16. The method according to claim 14, further comprising:

selecting the feedback capacitor to have the second capacitance to be less than or equal to the first capacitance of the CMUT.

17. The method according to claim 14, further comprising:

selecting the feedback capacitor to have the second capacitance to be between 30 and 100 percent of the first capacitance of the CMUT.

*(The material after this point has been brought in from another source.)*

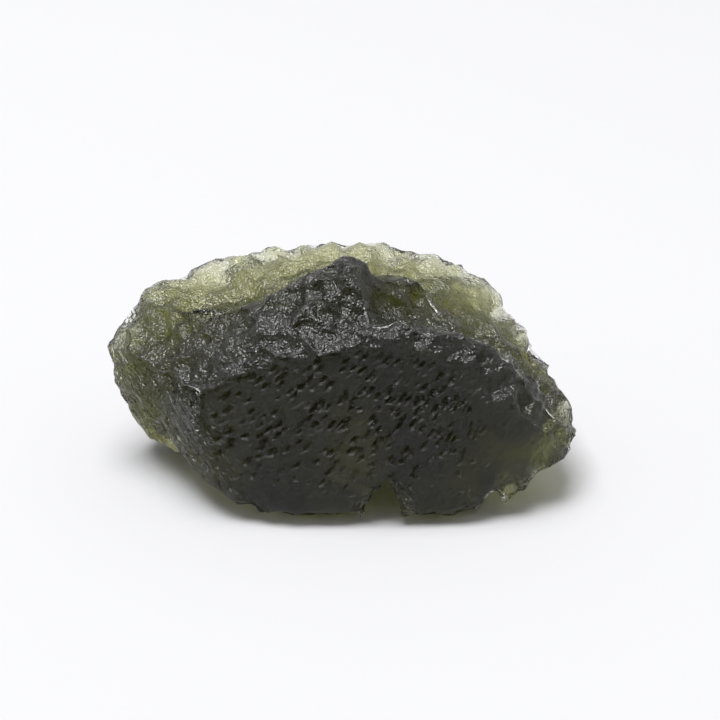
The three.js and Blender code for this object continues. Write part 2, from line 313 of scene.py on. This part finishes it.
# %% The depth at each point
def sinking(tree, given):
    """How deep each point of the fine surface sinks."""
    def marked(name):
        return add(tree, "GeometryNodeInputNamedAttribute", {"Name": name}, data_type="FLOAT")

    position = add(tree, "GeometryNodeInputPosition")
    x, _, z = add(tree, "ShaderNodeSeparateXYZ", position).outputs
    place = add(tree, VECTOR_MATH, position, given["Seed"], operation="ADD")
    uneven = shaken(tree, place, 1.2 * MM, 0.7 * MM)
    flow = along_flow(tree, shaken(tree, place, 0.8 * MM, 0.3 * MM))
    stripes = chips(tree, along_stripes(tree, uneven), STRIPE_SIZE)

    # The cups are shallower on the shoulder and along the upper rim. The broken face is smooth low down and at its
    # far right.
    plain = add(tree, MATH, marked("broken_face"), marked("flank"), operation="MAXIMUM")
    skin = add(tree, MATH, 1.0, plain, operation="SUBTRACT")
    below_the_rim = add(tree, MAP_RANGE, z, 12.5 * MM, 15 * MM, 1.0, 0.45, **SOFTLY)
    off_the_shoulder = add(tree, MAP_RANGE, marked("shoulder"), 0.0, 1.0, 1.0, 0.4, **SOFTLY)
    higher_up = add(tree, MAP_RANGE, z, 1.5 * MM, 5 * MM, 0.3, **SOFTLY)
    further_left = add(tree, MAP_RANGE, x, 6 * MM, 11 * MM, 1.0, 0.3, **SOFTLY)
    on_face = product(tree, marked("broken_face"), product(tree, higher_up, further_left))
    above_the_feet = add(tree, MAP_RANGE, z, 0.05 * MM, 0.4 * MM, **SOFTLY)

    height_up = add(tree, MATH, z, stone_high.z, operation="DIVIDE")
    depth = total(
        tree,
        product(tree, chips(tree, uneven, CUP_SIZE), given["Cup Depth"],
                product(tree, skin, below_the_rim, off_the_shoulder)),
        product(tree, cups(tree, uneven, PIT_SIZE), given["Pit Depth"], skin),
        product(tree, chips(tree, uneven, CHIP_SIZE), given["Chip Depth"], product(tree, skin, marked("shoulder"))),
        product(tree, single_pits(tree, flow, FACE_PIT_SIZE), given["Face Pit Depth"], on_face),
        product(tree, height_up, given["Face Lean"], marked("broken_face")),
        product(tree, stripes, given["Stripe Depth"], marked("flank")),
        product(tree, marked("back_wall"), given["Rim Thinning"]),
    )
    return product(tree, add(tree, MATH, depth, 0.0, operation="MAXIMUM"), above_the_feet)


def glass_behind(tree, shape, normal):
    """How much glass lies behind each point of the surface, up to THICKEST."""
    inwards = add(tree, VECTOR_MATH, normal, {"Scale": -1.0}, operation="SCALE")
    first_step = add(tree, VECTOR_MATH, inwards, {"Scale": 0.02 * MM}, operation="SCALE")
    start = add(tree, VECTOR_MATH, add(tree, "GeometryNodeInputPosition"), first_step, operation="ADD")
    inputs = {"Target Geometry": shape, "Source Position": start, "Ray Direction": inwards, "Ray Length": THICKEST}
    ray = add(tree, "GeometryNodeRaycast", inputs).outputs
    missed = add(tree, MATH, 1.0, ray["Is Hit"], operation="SUBTRACT")
    return add(tree, MATH, missed, THICKEST, ray["Hit Distance"], operation="MULTIPLY_ADD")


# %% [markdown]
# ## The tree that etches
#
# It marks the parts, subdivides, sinks and shades. Points sink along normals that were blurred first, because raw
# normals turn so fast at a ridge that neighbours would cross and leave burrs. Nowhere does it take more than a share
# of the glass behind, so the thin rim gets no holes. At the end the edges between steep neighbours are set sharp,
# since ridges catch the light in crisp lines.

# %% The Geometry Nodes tree
def etching_tree(material):
    tree = bpy.data.node_groups.new("etching", "GeometryNodeTree")
    interface = tree.interface
    interface.new_socket("Geometry", in_out="INPUT", socket_type="NodeSocketGeometry")
    for name in ETCHING:
        kind = "NodeSocketInt" if name == "Detail" else "NodeSocketFloat"
        interface.new_socket(name, in_out="INPUT", socket_type=kind)
    interface.new_socket("Geometry", in_out="OUTPUT", socket_type="NodeSocketGeometry")
    given = add(tree, "NodeGroupInput").outputs

    shape = given["Geometry"]
    for name, field in surface_marks(tree).items():
        inputs = {"Geometry": shape, "Name": name, "Value": field}
        shape = add(tree, "GeometryNodeStoreNamedAttribute", inputs, data_type="FLOAT", domain="POINT")
    angle = add(tree, "GeometryNodeInputMeshEdgeAngle").outputs["Unsigned Angle"]
    crease = add(tree, MAP_RANGE, angle, radians(14), radians(40), 0.0, 0.95, **SOFTLY)
    inputs = {"Mesh": shape, "Level": given["Detail"], "Edge Crease": crease}
    shape = add(tree, "GeometryNodeSubdivisionSurface", inputs).outputs["Mesh"]

    normal = add(tree, "GeometryNodeInputNormal")
    outwards = add(tree, "GeometryNodeBlurAttribute", {"Value": normal, "Iterations": 6}, data_type="FLOAT_VECTOR")
    most = product(tree, glass_behind(tree, shape, normal), LARGEST_SHARE)
    depth = add(tree, MATH, sinking(tree, given), most, operation="MINIMUM")
    offset = add(tree, VECTOR_MATH, outwards, {"Scale": product(tree, depth, -1.0)}, operation="SCALE")
    shape = add(tree, "GeometryNodeSetPosition", {"Geometry": shape, "Offset": offset})

    shape = add(tree, "GeometryNodeSetShadeSmooth", shape, {"Shade Smooth": True})
    angle = add(tree, "GeometryNodeInputMeshEdgeAngle").outputs["Unsigned Angle"]
    ridges = add(tree, MATH, angle, RIDGE_ANGLE, operation="GREATER_THAN")
    inputs = {"Selection": ridges, "Shade Smooth": False}
    shape = add(tree, "GeometryNodeSetShadeSmooth", shape, inputs, domain="EDGE")
    shape = add(tree, "GeometryNodeRealizeInstances", shape)
    shape = add(tree, "GeometryNodeSetMaterial", {"Geometry": shape, "Material": material})
    add(tree, "NodeGroupOutput", {"Geometry": shape})
    return tree


# %% Etch a copy of the solid
def merged_copy(node):
    """The node's mesh with its corners merged. The CAD object's own mesh stays as it is."""
    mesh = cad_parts[node].data.copy()
    shared = bmesh.new()
    shared.from_mesh(mesh)
    bmesh.ops.remove_doubles(shared, verts=shared.verts, dist=0.001 * MM)
    shared.to_mesh(mesh)
    shared.free()
    mesh.materials.clear()
    return mesh


def etched(mesh, name, material):
    """A new object: the mesh, etched by the tree."""
    piece = bpy.data.objects.new(name, mesh)
    bpy.context.scene.collection.objects.link(piece)
    tree = etching_tree(material)
    modifier = piece.modifiers.new("etching", "NODES")
    modifier.node_group = tree
    for socket in tree.interface.items_tree:
        if socket.in_out == "INPUT" and socket.name in ETCHING:
            modifier[socket.identifier] = ETCHING[socket.name]
    graph = bpy.context.evaluated_depsgraph_get()
    evaluated = piece.evaluated_get(graph)
    result = bpy.data.meshes.new_from_object(evaluated, preserve_all_data_layers=True, depsgraph=graph)
    piece.modifiers.remove(modifier)
    piece.data = result
    piece.data.name = name
    return piece


stone = etched(merged_copy("moldavite"), "moldavite_glass", glass)
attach(stone, "root")
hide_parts("moldavite")

# %% Measure the etched stone
triangles = sum(len(p.vertices) - 2 for p in stone.data.polygons)
corners = [v.co for v in stone.data.vertices]
span = [round((max(c[i] for c in corners) - min(c[i] for c in corners)) / MM, 2) for i in range(3)]
print("the etched stone has", triangles, "triangles and measures", span, "mm")

# %% [markdown]
# ## The studio
#
# The photograph was taken on a pale sheet under soft light from above, with the dark room on the camera's side. So
# one large lamp hangs over the stone, a little to the left, and the world is white overhead and behind and black
# towards the camera. The broken face mirrors that dark side. The paper is light grey and the lamp strong: the paper
# shows as white, and the shoulder still gets bright reflections.

# %% Floor
FLOOR_HALF = 0.6
PAPER_COLOUR = "B0B0B2"


def floor_sheet():
    mesh = bpy.data.meshes.new("floor")
    rim = [(-FLOOR_HALF, -FLOOR_HALF, 0), (FLOOR_HALF, -FLOOR_HALF, 0), (FLOOR_HALF, FLOOR_HALF, 0),
           (-FLOOR_HALF, FLOOR_HALF, 0)]
    mesh.from_pydata(rim, [], [(0, 1, 2, 3)])
    floor = bpy.data.objects.new("floor", mesh)
    bpy.context.scene.collection.objects.link(floor)
    material = bpy.data.materials.new("matt_pale_paper")
    material.use_nodes = True
    paper = material.node_tree.nodes["Principled BSDF"].inputs
    paper["Base Color"].default_value = linear(PAPER_COLOUR)
    paper["Roughness"].default_value = 0.9
    paper["Specular IOR Level"].default_value = 0.1
    mesh.materials.append(material)


floor_sheet()

# %% World and lamp
WORLD_STRENGTH = 0.74
LAMP_PLACE, LAMP_SIZE, LAMP_WATTS = Vector((-0.14, -0.02, 0.9)), 0.62, 15.0


def soft_world():
    world = bpy.data.worlds.new("studio")
    world.use_nodes = True
    tree = world.node_tree
    tree.nodes.clear()
    direction = add(tree, "ShaderNodeTexCoord").outputs["Generated"]
    towards = add(tree, "ShaderNodeSeparateXYZ", direction).outputs
    strength = add(tree, MAP_RANGE, towards["Y"], -0.95, -0.4, 0.0, WORLD_STRENGTH, **SOFTLY)
    light = add(tree, "ShaderNodeBackground", {"Color": (1.0, 1.0, 1.0, 1.0), "Strength": strength})
    add(tree, "ShaderNodeOutputWorld", {"Surface": light})
    bpy.context.scene.world = world


def overhead_lamp(aim):
    light = bpy.data.lights.new("overhead_softbox", "AREA")
    light.shape = "SQUARE"
    light.size = LAMP_SIZE
    light.energy = LAMP_WATTS
    lamp = bpy.data.objects.new("overhead_softbox", light)
    lamp.location = LAMP_PLACE
    lamp.rotation_euler = (aim - LAMP_PLACE).to_track_quat("-Z", "Y").to_euler()
    bpy.context.scene.collection.objects.link(lamp)


soft_world()
overhead_lamp((stone_low + stone_high) / 2)

# %% [markdown]
# The photo looks down on the stone by about 25 degrees. A long lens from a little over a hand's width away gives the
# same slight perspective. Light crosses the glass many times before it leaves, so the paths may be long.

# %% Camera
CAMERA_ELEVATION = radians(25)
CAMERA_DISTANCE = 134.8 * MM
CAMERA_TARGET = Vector((1.35 * MM, 0.0, stone_high.z - 8.4 * MM))
CAMERA_LENS = 100.0


def photo_camera():
    camera = bpy.data.cameras.new("camera")
    camera.lens = CAMERA_LENS
    camera.sensor_width = 36.0
    camera.clip_start = 0.005
    viewer = bpy.data.objects.new("camera", camera)
    away = Vector((0.0, -cos(CAMERA_ELEVATION), sin(CAMERA_ELEVATION)))
    viewer.location = CAMERA_TARGET + away * CAMERA_DISTANCE
    viewer.rotation_euler = (-away).to_track_quat("-Z", "Y").to_euler()
    bpy.context.scene.collection.objects.link(viewer)
    bpy.context.scene.camera = viewer


photo_camera()
scene = bpy.context.scene
scene.view_settings.view_transform = "Standard"
scene.cycles.max_bounces = 24
scene.cycles.transmission_bounces = 24
scene.cycles.glossy_bounces = 8
print("camera at", [round(x / MM, 1) for x in scene.camera.location], "mm")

18. The method according to claim 14, further comprising:

selecting the feedback capacitor to have the second capacitance to be between 10 and 300 percent of the first capacitance of the CMUT.

19. A system comprising:

a capacitive micromachined ultrasonic transducer (CMUT) comprising: a first electrode; a second electrode separated from the first electrode by a gap so that a first capacitance exists between the first electrode and the second electrode when the second electrode is in a first position; a flexible element supporting the second electrode for enabling the second electrode to move from the first position toward the first electrode for a predetermined displacement when a voltage is applied and return to the first position for producing acoustic energy; and

a feedback capacitor connected in series with the CMUT, the feedback capacitor having a second capacitance between 10 and 300 percent of the first capacitance, wherein the feedback capacitor and the CMUT form a voltage divider so that an increase of the first capacitance of the CMUT decreases the voltage applied on the CMUT as the feedback capacitor provides a negative feedback on the voltage applied on the CMUT.

20. The system according to claim 19,

wherein the system is an ultrasonic system having a probe including the CMUT located at a surface of the probe, and

wherein the feedback capacitor is located in the probe and isolated from the surface of the probe, or located in a base unit of the ultrasonic system connected to the probe via a cable.